▶ _THE EXERCISE_: Give the data again, word for word.

Object data in JSON:
start

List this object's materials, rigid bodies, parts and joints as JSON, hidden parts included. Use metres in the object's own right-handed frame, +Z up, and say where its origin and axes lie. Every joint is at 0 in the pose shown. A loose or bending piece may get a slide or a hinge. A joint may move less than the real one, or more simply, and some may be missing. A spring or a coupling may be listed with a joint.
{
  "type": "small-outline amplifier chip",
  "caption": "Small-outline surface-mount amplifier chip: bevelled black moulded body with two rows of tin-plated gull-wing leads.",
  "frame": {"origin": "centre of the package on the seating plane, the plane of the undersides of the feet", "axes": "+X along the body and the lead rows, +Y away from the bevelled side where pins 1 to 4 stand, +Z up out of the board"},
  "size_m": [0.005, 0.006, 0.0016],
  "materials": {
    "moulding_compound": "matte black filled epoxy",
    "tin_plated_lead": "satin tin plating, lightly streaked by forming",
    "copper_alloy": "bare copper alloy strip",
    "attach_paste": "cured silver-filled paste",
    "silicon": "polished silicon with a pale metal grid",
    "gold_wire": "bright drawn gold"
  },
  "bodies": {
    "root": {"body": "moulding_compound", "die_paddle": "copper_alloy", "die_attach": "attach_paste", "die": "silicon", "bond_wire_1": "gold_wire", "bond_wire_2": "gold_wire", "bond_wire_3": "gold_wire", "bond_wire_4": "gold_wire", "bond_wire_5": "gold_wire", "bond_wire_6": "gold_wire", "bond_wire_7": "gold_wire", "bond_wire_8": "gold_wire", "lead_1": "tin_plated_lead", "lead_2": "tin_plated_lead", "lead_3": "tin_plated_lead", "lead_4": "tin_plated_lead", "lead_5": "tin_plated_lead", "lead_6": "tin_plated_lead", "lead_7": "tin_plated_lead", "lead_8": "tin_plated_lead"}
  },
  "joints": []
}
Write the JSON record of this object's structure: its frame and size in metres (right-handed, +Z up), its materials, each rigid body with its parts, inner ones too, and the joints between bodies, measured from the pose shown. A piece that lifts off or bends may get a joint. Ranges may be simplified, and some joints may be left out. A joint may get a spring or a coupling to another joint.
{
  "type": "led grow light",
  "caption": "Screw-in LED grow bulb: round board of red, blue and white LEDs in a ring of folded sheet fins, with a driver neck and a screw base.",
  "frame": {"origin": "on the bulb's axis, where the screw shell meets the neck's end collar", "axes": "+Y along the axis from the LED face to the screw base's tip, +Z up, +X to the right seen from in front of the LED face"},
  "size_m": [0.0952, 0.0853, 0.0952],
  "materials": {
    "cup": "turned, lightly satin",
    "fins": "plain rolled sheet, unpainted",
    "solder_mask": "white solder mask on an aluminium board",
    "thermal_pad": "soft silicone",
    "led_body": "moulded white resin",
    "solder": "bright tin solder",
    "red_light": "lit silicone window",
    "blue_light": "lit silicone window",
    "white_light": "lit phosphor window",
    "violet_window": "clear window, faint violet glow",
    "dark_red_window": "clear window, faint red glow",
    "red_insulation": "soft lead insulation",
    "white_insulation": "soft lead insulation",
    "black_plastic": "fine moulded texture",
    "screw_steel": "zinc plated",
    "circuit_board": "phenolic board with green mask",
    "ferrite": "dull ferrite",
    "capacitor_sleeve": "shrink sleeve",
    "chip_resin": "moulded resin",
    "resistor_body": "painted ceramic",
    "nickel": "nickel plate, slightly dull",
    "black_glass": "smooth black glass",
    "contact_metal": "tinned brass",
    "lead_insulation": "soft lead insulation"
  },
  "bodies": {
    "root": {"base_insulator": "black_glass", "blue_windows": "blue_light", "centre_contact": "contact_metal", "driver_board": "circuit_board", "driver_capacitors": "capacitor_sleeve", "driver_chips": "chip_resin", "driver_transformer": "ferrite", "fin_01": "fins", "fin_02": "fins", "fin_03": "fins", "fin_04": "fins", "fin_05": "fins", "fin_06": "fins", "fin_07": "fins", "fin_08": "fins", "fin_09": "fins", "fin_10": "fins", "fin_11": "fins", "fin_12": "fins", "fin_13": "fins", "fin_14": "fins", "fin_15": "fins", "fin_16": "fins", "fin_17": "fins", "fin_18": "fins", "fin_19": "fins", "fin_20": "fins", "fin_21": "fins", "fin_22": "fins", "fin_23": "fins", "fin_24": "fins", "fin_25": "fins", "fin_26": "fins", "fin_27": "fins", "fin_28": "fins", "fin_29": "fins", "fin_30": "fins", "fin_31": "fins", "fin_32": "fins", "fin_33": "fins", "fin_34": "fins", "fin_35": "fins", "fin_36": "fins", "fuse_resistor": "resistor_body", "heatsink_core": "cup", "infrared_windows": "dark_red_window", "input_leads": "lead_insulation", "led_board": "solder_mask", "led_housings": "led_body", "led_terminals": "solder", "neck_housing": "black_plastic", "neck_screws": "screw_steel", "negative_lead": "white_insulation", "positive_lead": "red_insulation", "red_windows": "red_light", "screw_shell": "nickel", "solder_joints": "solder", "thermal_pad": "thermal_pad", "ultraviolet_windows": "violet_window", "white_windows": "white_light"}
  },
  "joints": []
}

end

▶ _EXERCISE SOLUTION_:
List this object's materials, rigid bodies, parts and joints as JSON, hidden parts included. Use metres in the object's own right-handed frame, +Z up, and say where its origin and axes lie. Every joint is at 0 in the pose shown. A loose or bending piece may get a slide or a hinge. A joint may move less than the real one, or more simply, and some may be missing. A spring or a coupling may be listed with a joint.
{
  "type": "small-outline amplifier chip",
  "caption": "Small-outline surface-mount amplifier chip: bevelled black moulded body with two rows of tin-plated gull-wing leads.",
  "frame": {"origin": "centre of the package on the seating plane, the plane of the undersides of the feet", "axes": "+X along the body and the lead rows, +Y away from the bevelled side where pins 1 to 4 stand, +Z up out of the board"},
  "size_m": [0.005, 0.006, 0.0016],
  "materials": {
    "moulding_compound": "matte black filled epoxy",
    "tin_plated_lead": "satin tin plating, lightly streaked by forming",
    "copper_alloy": "bare copper alloy strip",
    "attach_paste": "cured silver-filled paste",
    "silicon": "polished silicon with a pale metal grid",
    "gold_wire": "bright drawn gold"
  },
  "bodies": {
    "root": {"body": "moulding_compound", "die_paddle": "copper_alloy", "die_attach": "attach_paste", "die": "silicon", "bond_wire_1": "gold_wire", "bond_wire_2": "gold_wire", "bond_wire_3": "gold_wire", "bond_wire_4": "gold_wire", "bond_wire_5": "gold_wire", "bond_wire_6": "gold_wire", "bond_wire_7": "gold_wire", "bond_wire_8": "gold_wire", "lead_1": "tin_plated_lead", "lead_2": "tin_plated_lead", "lead_3": "tin_plated_lead", "lead_4": "tin_plated_lead", "lead_5": "tin_plated_lead", "lead_6": "tin_plated_lead", "lead_7": "tin_plated_lead", "lead_8": "tin_plated_lead"}
  },
  "joints": []
}
Write the JSON record of this object's structure: its frame and size in metres (right-handed, +Z up), its materials, each rigid body with its parts, inner ones too, and the joints between bodies, measured from the pose shown. A piece that lifts off or bends may get a joint. Ranges may be simplified, and some joints may be left out. A joint may get a spring or a coupling to another joint.
{
  "type": "led grow light",
  "caption": "Screw-in LED grow bulb: round board of red, blue and white LEDs in a ring of folded sheet fins, with a driver neck and a screw base.",
  "frame": {"origin": "on the bulb's axis, where the screw shell meets the neck's end collar", "axes": "+Y along the axis from the LED face to the screw base's tip, +Z up, +X to the right seen from in front of the LED face"},
  "size_m": [0.0952, 0.0853, 0.0952],
  "materials": {
    "cup": "turned, lightly satin",
    "fins": "plain rolled sheet, unpainted",
    "solder_mask": "white solder mask on an aluminium board",
    "thermal_pad": "soft silicone",
    "led_body": "moulded white resin",
    "solder": "bright tin solder",
    "red_light": "lit silicone window",
    "blue_light": "lit silicone window",
    "white_light": "lit phosphor window",
    "violet_window": "clear window, faint violet glow",
    "dark_red_window": "clear window, faint red glow",
    "red_insulation": "soft lead insulation",
    "white_insulation": "soft lead insulation",
    "black_plastic": "fine moulded texture",
    "screw_steel": "zinc plated",
    "circuit_board": "phenolic board with green mask",
    "ferrite": "dull ferrite",
    "capacitor_sleeve": "shrink sleeve",
    "chip_resin": "moulded resin",
    "resistor_body": "painted ceramic",
    "nickel": "nickel plate, slightly dull",
    "black_glass": "smooth black glass",
    "contact_metal": "tinned brass",
    "lead_insulation": "soft lead insulation"
  },
  "bodies": {
    "root": {"base_insulator": "black_glass", "blue_windows": "blue_light", "centre_contact": "contact_metal", "driver_board": "circuit_board", "driver_capacitors": "capacitor_sleeve", "driver_chips": "chip_resin", "driver_transformer": "ferrite", "fin_01": "fins", "fin_02": "fins", "fin_03": "fins", "fin_04": "fins", "fin_05": "fins", "fin_06": "fins", "fin_07": "fins", "fin_08": "fins", "fin_09": "fins", "fin_10": "fins", "fin_11": "fins", "fin_12": "fins", "fin_13": "fins", "fin_14": "fins", "fin_15": "fins", "fin_16": "fins", "fin_17": "fins", "fin_18": "fins", "fin_19": "fins", "fin_20": "fins", "fin_21": "fins", "fin_22": "fins", "fin_23": "fins", "fin_24": "fins", "fin_25": "fins", "fin_26": "fins", "fin_27": "fins", "fin_28": "fins", "fin_29": "fins", "fin_30": "fins", "fin_31": "fins", "fin_32": "fins", "fin_33": "fins", "fin_34": "fins", "fin_35": "fins", "fin_36": "fins", "fuse_resistor": "resistor_body", "heatsink_core": "cup", "infrared_windows": "dark_red_window", "input_leads": "lead_insulation", "led_board": "solder_mask", "led_housings": "led_body", "led_terminals": "solder", "neck_housing": "black_plastic", "neck_screws": "screw_steel", "negative_lead": "white_insulation", "positive_lead": "red_insulation", "red_windows": "red_light", "screw_shell": "nickel", "solder_joints": "solder", "thermal_pad": "thermal_pad", "ultraviolet_windows": "violet_window", "white_windows": "white_light"}
  },
  "joints": []
}